Frequently Asked Questions

What happens if my flight arrives very late at night?

Late-night arrivals require advance planning. Vaporetto run all day and night but during night there are less and less , and Alilaguna schedules vary — some lines stop earlier than others. If your flight lands after approximately 10:00 PM, check whether your chosen option still operates at that hour before assuming it does. Private water taxis operate late-night transfers by arrangement, making them the most reliable option for very late arrivals. Booking this in advance — rather than hoping to find a water taxi at the airport dock at midnight — ensures someone is waiting for you regardless of when you actually land.

Is it worth taking a taxi from the airport to Piazzale Roma instead of the bus?

It depends on your luggage and comfort level. The bus is cheaper and runs frequently enough that waiting time is usually short. But navigating a crowded bus terminal with heavy checked luggage, finding the right stop, and then transferring again at Piazzale Roma can feel genuinely exhausting after a long flight. A taxi eliminates the ground-transportation portion of the stress entirely — you’re delivered directly to the vaporetto terminal at Piazzale Roma without navigating bus stops or crowds. The price difference is meaningful but not dramatic. For travelers with checked bags or limited mobility, the taxi often feels like money well spent.

Can I bring a stroller or wheelchair onto the vaporetto?
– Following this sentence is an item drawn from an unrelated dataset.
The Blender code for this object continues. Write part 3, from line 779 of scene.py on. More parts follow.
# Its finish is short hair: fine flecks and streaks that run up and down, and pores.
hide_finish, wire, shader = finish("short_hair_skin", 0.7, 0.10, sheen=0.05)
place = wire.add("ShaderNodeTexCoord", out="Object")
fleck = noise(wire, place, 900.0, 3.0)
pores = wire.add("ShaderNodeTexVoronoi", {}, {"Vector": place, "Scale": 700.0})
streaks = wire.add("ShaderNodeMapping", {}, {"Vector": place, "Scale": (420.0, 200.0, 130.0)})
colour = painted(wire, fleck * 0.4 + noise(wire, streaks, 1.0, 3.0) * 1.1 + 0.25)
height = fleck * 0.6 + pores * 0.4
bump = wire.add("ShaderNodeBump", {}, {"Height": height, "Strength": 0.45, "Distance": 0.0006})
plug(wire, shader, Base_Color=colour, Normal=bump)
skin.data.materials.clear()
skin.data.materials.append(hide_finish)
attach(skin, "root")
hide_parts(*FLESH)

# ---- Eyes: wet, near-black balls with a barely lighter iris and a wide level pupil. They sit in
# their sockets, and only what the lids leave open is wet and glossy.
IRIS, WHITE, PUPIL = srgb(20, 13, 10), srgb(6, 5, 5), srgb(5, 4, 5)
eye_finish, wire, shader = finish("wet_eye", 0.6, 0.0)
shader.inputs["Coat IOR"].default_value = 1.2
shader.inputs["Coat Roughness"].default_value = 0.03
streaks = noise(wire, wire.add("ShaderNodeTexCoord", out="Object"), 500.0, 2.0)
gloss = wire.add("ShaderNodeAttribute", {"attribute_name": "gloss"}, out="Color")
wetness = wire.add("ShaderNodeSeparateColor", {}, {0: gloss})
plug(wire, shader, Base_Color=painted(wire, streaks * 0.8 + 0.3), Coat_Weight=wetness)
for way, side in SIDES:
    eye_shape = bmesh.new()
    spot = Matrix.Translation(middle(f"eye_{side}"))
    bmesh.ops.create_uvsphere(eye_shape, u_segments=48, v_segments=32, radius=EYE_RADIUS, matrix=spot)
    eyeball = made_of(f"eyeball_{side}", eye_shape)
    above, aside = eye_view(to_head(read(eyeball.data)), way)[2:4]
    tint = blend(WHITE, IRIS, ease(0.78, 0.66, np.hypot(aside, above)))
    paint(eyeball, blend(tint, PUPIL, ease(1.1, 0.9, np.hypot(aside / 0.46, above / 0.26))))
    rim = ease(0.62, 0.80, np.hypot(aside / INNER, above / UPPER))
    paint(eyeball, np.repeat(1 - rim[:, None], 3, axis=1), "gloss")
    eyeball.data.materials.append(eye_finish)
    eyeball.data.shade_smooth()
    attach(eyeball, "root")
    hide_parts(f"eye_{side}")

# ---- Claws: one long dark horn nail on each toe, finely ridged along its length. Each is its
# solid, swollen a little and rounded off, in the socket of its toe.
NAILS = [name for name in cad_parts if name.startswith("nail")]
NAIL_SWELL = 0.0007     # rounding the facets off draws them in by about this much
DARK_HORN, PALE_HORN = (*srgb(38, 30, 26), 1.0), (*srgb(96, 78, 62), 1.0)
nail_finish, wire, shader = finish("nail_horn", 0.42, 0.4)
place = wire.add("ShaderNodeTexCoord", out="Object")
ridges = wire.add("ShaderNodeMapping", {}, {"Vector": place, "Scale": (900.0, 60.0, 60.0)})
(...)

Yes. Vaporetti are designed to accommodate strollers, wheelchairs, and other mobility equipment. There is dedicated space on board, and staff assist with boarding when needed. The main challenge isn’t the vaporetto itself — it’s navigating Venice’s narrow streets and uneven cobblestones once you arrive. Planning your route in advance and choosing a hotel in an area with relatively flat, accessible pathways reduces this difficulty significantly. A private orientation tour can identify the most accessible routes between your hotel and the places you want to visit.